When to Revisit Your Model Choice
Your first choice won't necessarily be your final choice.
When performance plateaus. You've tuned your model extensively but can't improve further. Maybe you've hit the limits of that approach and need something more sophisticated. Or maybe you've hit the limits of what's possible with your data and need better inputs rather than better algorithms.
When requirements change. That model you built for batch processing now needs to run in real-time. Or regulators now require explainability where they didn't before. Or you've scaled to 10x the volume and your current approach is too slow. Changed requirements often mean changed models.
When you have more data. Early on you might use simpler models because you don't have much training data. As you accumulate more examples, more sophisticated approaches become viable and potentially more effective.
When the problem evolves. Business contexts change. Customer behavior shifts. Competitors change tactics. A model that worked two years ago might be increasingly inaccurate because the underlying patterns have changed. Sometimes this means retraining. Sometimes it means rethinking your approach entirely.
Making the Decision
Choosing an AI model isn't about finding the objectively best algorithm. It's about finding the approach that balances performance, maintainability, explainability, and cost for your specific situation.

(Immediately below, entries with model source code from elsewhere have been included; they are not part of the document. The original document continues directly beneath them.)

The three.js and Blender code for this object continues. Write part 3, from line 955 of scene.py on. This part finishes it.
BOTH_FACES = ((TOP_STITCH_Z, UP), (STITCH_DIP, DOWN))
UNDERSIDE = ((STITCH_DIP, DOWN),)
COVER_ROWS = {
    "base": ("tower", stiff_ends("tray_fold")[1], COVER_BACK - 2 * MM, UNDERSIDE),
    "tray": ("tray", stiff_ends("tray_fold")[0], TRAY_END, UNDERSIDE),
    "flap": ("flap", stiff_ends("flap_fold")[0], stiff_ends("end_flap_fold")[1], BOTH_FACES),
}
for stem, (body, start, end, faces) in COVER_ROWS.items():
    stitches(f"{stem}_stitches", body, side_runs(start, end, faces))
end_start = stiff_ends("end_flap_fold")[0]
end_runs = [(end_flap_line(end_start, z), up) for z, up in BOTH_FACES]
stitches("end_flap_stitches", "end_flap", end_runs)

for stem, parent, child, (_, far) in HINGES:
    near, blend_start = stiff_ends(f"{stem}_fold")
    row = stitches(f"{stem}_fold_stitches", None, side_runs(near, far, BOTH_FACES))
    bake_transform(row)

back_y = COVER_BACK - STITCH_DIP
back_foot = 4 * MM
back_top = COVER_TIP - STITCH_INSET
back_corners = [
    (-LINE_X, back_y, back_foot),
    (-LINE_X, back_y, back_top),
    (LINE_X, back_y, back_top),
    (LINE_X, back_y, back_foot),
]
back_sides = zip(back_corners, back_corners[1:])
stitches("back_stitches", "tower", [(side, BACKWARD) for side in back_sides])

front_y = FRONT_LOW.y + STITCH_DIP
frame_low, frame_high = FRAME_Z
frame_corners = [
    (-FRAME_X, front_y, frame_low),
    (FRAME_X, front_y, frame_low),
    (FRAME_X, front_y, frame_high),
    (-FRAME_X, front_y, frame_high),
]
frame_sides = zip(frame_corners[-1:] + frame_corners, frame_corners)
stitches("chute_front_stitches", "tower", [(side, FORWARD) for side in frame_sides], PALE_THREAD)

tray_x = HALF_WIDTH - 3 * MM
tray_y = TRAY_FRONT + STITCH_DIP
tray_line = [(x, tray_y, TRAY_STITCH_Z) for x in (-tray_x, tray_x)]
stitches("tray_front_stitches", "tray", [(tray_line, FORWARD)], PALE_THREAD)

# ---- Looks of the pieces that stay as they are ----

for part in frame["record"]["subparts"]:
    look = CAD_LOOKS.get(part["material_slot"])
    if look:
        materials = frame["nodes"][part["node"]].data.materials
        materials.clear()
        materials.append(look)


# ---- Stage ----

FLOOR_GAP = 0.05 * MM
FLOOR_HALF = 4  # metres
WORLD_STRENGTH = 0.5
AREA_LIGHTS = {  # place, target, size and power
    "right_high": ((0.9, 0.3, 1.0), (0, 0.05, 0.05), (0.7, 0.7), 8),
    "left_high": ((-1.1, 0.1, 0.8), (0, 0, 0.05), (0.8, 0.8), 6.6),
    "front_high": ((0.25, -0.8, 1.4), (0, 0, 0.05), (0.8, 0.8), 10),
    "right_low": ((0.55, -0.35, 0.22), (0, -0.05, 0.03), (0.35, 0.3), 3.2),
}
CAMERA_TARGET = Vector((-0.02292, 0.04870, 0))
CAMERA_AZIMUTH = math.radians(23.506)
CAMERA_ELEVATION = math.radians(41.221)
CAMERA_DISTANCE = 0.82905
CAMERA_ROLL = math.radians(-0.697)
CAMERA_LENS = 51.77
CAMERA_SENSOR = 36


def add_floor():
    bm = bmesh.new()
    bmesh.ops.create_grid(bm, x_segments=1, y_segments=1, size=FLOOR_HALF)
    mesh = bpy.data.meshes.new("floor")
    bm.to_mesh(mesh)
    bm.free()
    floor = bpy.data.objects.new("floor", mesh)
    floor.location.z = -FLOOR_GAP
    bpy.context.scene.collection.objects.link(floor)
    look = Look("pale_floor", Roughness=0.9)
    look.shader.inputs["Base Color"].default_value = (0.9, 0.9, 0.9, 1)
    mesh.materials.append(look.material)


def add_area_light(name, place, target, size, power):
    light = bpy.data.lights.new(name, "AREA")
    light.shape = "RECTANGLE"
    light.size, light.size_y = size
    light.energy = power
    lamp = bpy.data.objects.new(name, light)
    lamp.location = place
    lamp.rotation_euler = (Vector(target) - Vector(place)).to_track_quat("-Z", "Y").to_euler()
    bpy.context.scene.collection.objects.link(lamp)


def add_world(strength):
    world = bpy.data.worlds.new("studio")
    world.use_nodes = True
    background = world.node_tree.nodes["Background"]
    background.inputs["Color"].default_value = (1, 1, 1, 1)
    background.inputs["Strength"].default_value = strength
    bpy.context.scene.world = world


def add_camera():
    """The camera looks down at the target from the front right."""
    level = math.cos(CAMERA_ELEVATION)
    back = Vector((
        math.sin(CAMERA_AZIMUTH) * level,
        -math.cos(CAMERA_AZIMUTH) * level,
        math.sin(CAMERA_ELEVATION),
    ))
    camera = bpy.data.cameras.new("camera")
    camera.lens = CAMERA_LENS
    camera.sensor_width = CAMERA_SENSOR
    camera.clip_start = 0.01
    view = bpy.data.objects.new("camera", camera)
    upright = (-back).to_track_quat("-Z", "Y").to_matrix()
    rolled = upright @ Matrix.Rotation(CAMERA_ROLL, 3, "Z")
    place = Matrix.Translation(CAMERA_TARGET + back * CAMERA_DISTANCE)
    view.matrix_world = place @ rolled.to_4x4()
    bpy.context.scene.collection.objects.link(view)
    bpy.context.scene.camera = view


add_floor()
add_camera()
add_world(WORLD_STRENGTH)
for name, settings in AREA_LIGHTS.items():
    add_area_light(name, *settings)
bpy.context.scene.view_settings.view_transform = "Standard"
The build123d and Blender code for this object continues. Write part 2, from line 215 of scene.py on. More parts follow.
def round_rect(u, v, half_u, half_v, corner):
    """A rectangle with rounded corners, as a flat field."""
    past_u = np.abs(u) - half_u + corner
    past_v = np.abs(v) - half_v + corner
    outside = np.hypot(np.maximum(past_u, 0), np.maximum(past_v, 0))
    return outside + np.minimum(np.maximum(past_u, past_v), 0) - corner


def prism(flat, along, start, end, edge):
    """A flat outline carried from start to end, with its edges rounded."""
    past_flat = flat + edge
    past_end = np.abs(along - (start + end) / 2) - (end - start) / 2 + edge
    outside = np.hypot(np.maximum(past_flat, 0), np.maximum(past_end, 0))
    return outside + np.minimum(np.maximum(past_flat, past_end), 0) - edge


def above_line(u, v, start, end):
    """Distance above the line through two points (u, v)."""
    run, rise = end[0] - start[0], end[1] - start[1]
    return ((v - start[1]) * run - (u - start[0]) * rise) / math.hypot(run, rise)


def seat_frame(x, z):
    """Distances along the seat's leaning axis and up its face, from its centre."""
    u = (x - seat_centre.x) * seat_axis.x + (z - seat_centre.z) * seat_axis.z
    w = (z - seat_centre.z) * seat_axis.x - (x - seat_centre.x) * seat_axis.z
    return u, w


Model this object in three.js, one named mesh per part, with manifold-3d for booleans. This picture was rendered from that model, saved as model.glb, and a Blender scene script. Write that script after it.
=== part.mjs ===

Start by deeply understanding your business problem. Map it to the right model category. Choose the simplest approach that could plausibly work. Test it properly. Compare it to alternatives. Get real-world feedback.
Be willing to start simple and add complexity only when needed. Be willing to choose the less impressive approach if it's more practical. Be willing to admit when AI isn't the right answer at all.
The best model is the one that solves your business problem well enough, runs reliably, doesn't break the budget, and can be maintained by actual humans over time. Everything else is optimization.